Washington, D.C., USA : A U.S. district court has found that two graduates of a Massachusetts for-profit college have standing to challenge the U.S. Department of Education’s recent decision to delay implementation of the borrower defense regulation, which shifts loan repayment responsibility from the student to the school if it’s found that the school engaged in misconduct.
In addition to the two students, the lawsuit was brought by 19 states and the District of Columbia.
The regulations were to take effect on July 1, 2017, but the government delayed implementation in June of that year after the California Association of Private Postsecondary Schools sued challenging the validity of the rule.
DeVos said then that while her “first priority” was to protect students, the Obama administration’s rule-making effort had “missed an opportunity to get it right.” In October, her department provisionally reset the effective date to July 1, 2018, and then, in February postponed it again, now to July 1, 2019.
The regulation, issued by the Obama administration, was meant to police for-profit colleges, and protect studentsnwho took out loans to attend college from predatory practices.
The Obama administration created the rule in the wake of revelations that some for-profit colleges enticed students with promises of an education and diplomas that would allow them to get jobs in their chosen fields. In reality, many of those certifications weren’t recognized by prospective employers, leaving graduates saddled with student loans they couldn’t repay.
Education secretary Betsy DeVos, also a defendant in the U.S. District Court for the District of Columbia action, wanted to delay the rule on the basis that the regulations were too broad and allowed for possible abuse of students.
In a Sept. 12 order granting the plaintiffs’ summary judgment motion, U.S. District Judge Randolph Moss ruled that the agency’s decision to hold off on the borrowers defense regulations was inconsistent.
Following a status conference hearing on Monday with government attorneys and lawyers representing for-profit colleges asking for more time, Moss said the DOE violated the Administrative Procedure Act and gave the agency until Oct. 12 to “remedy the deficiencies identified in the Court’s original opinion.”

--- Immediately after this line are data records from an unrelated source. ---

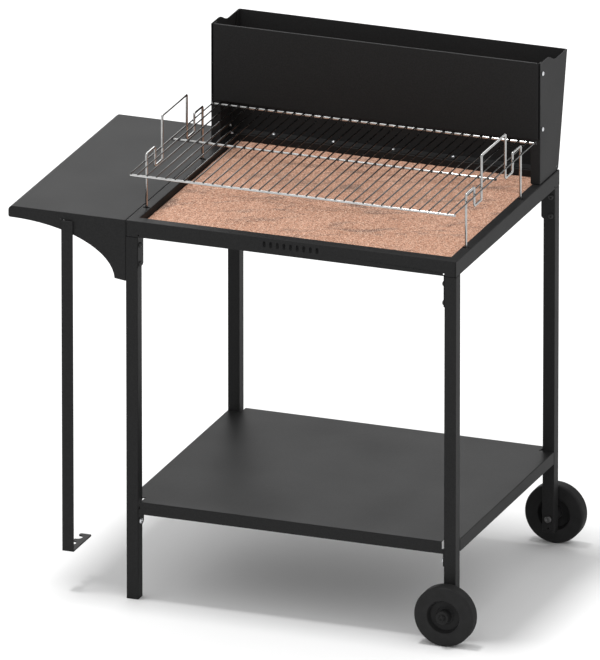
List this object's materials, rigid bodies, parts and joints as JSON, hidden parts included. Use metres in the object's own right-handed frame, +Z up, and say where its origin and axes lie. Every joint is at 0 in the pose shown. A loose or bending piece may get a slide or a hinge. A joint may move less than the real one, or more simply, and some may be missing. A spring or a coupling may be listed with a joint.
{
  "type": "charcoal barbecue trolley",
  "caption": "Charcoal and wood barbecue on square tube legs with wheels, a lift-off wire grate over a firebrick bed, a rear wind guard, a side table, a lower shelf and a hanging ember rake.",
  "frame": {"origin": "on the floor, under the middle of the whole object's box", "axes": "+Z up, +X to the right seen from the front, +Y to the rear"},
  "size_m": [1, 0.692, 1.056],
  "materials": {
    "sheet_coat": "satin black powder coat on folded sheet steel",
    "tube_coat": "satin black powder coat on square steel tube",
    "black_bolt": "satin black coated bolt head",
    "zinc": "bright zinc plate",
    "chrome_wire": "chromed steel wire",
    "firebrick": "coarse granular refractory, unglazed",
    "wheel_plastic": "moulded black plastic, lightly textured",
    "cap_plastic": "moulded black plastic"
  },
  "bodies": {
    "frame": {"axle_bolt_front": "zinc", "axle_bolt_rear": "zinc", "axle_nut_front": "zinc", "axle_nut_rear": "zinc", "cap_front_left": "cap_plastic", "cap_front_right": "cap_plastic", "cap_rear_left": "cap_plastic", "cap_rear_right": "cap_plastic", "firebox_pan": "sheet_coat", "firebrick_slab": "firebrick", "guard_front": "sheet_coat", "guard_left": "sheet_coat", "guard_rear": "sheet_coat", "guard_right": "sheet_coat", "guard_screw_left_foot": "zinc", "guard_screw_left_join": "zinc", "guard_screw_left_lower": "zinc", "guard_screw_left_upper": "zinc", "guard_screw_rear_1": "zinc", "guard_screw_rear_2": "zinc", "guard_screw_rear_3": "zinc", "guard_screw_rear_4": "zinc", "guard_screw_rear_5": "zinc", "guard_screw_right_foot": "zinc", "guard_screw_right_join": "zinc", "guard_screw_right_lower": "zinc", "guard_screw_right_upper": "zinc", "leg_bolt_front_left_1": "black_bolt", "leg_bolt_front_left_2": "black_bolt", "leg_bolt_front_right_1": "black_bolt", "leg_bolt_front_right_2": "black_bolt", "leg_bolt_rear_left_1": "black_bolt", "leg_bolt_rear_left_2": "black_bolt", "leg_bolt_rear_right_1": "black_bolt", "leg_bolt_rear_right_2": "black_bolt", "leg_front_left": "tube_coat", "leg_front_right": "tube_coat", "leg_rear_left": "tube_coat", "leg_rear_right": "tube_coat", "lower_shelf": "sheet_coat", "shelf_bolt_front_left": "zinc", "shelf_bolt_front_right": "zinc", "shelf_bolt_rear_left": "zinc", "shelf_bolt_rear_right": "zinc", "table_bolt_leg": "zinc", "table_bolt_top_1": "zinc", "table_bolt_top_2": "zinc", "table_plate_front": "sheet_coat", "table_plate_rear": "sheet_coat", "table_rivet": "black_bolt", "table_top": "sheet_coat"},
    "wheel_front": {"wheel_front": "wheel_plastic"},
    "wheel_rear": {"wheel_rear": "wheel_plastic"},
    "grate": {"grate_grid": "chrome_wire", "grate_frame_left": "chrome_wire", "grate_frame_right": "chrome_wire"},
    "rake": {"ember_rake": "sheet_coat"}
  },
  "joints": [
    {"name": "wheel_front_spin", "type": "hinge", "parent": "frame", "child": "wheel_front", "pos_m": [0.4375, -0.318, 0.0625], "axis": [0, 1, 0], "continuous": true},
    {"name": "wheel_rear_spin", "type": "hinge", "parent": "frame", "child": "wheel_rear", "pos_m": [0.4375, 0.318, 0.0625], "axis": [0, 1, 0], "continuous": true},
    {"name": "grate_lift", "type": "slide", "parent": "frame", "child": "grate", "axis": [0, 0, 1], "range_m": [0, 0.12]},
    {"name": "rake_swing", "type": "hinge", "parent": "frame", "child": "rake", "pos_m": [-0.3734, -0.29525, 0.7825], "axis": [-1, 0, 0], "range_deg": [0, 25]}
  ]
}
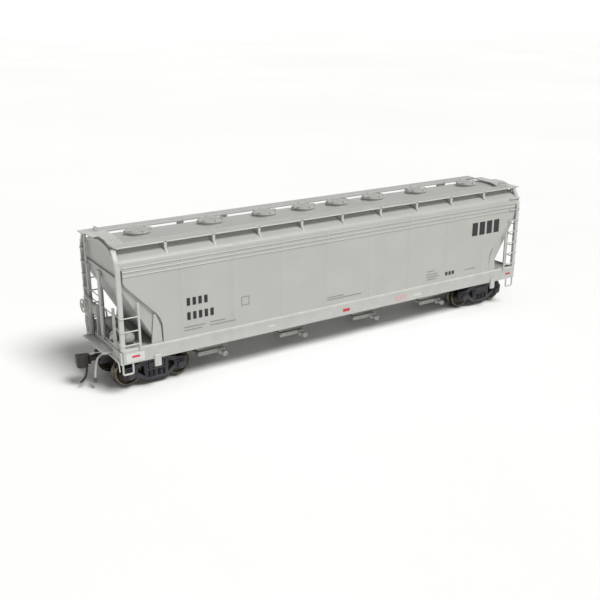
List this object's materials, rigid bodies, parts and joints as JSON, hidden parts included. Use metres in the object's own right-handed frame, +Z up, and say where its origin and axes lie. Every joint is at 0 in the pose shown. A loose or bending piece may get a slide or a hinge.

The Borrower Defense regulations changed the rules for forgiving student loans in cases of school misconduct and required “financially risky institutions” to be prepared to cover government losses in those instances, according to U.S. District Judge Randolph Moss’s 57-page ruling.
By postponing the effective date of those regulations, the Education Department deprived students “of several concrete benefits that they would have otherwise accrued,” Moss said. “The relief they seek in this action — immediate implementation of the Borrower Defense regulations — would restore those benefits.”
Writing that he didn’t want to delay matters further, Moss — a 2014 appointee of President Barack Obama — said he will hold a hearing Friday to consider remedies.
Moss ruled all those delays were invalid. He rejected a succession of arguments from government lawyers, calling some “unpersuasive,” and others “unhelpful.” His decision also covered claims by two student-borrowers in a lawsuit filed on their behalf by the consumer advocacy group Public Citizen. The states’ suit was later consolidated with it.
The ruling “is a victory for every family defrauded by a predatory for-profit school and a total rejection of President Trump and Betsy DeVos’s agenda to cheat students and taxpayers,” Massachusetts Attorney General Maura Healey told Forbes.
In July, DeVos announced new proposed regulations, including one that would require student loan-holders hoping to qualify for a “borrowers defense” for repayment adjudication to prove their college knowingly misled them. The proposed regulationsl suggested limiting loan forgiveness applications to those in default on their student loans and expanding the closed-school loan discharge eligibility period from 120 days to 180 days for students who left an institution before it closed.
The Friday hearing will include California Association attorneys.
The states’ case is Commonwealth of Massachusetts v. U.S. Department of Education, 17-cv-01331, U.S. District Court, District of Columbia (Washington). The individuals’ case is Bauer v. DeVos, 17-cv-1330, U.S. District Court, District of Columbia (Washington).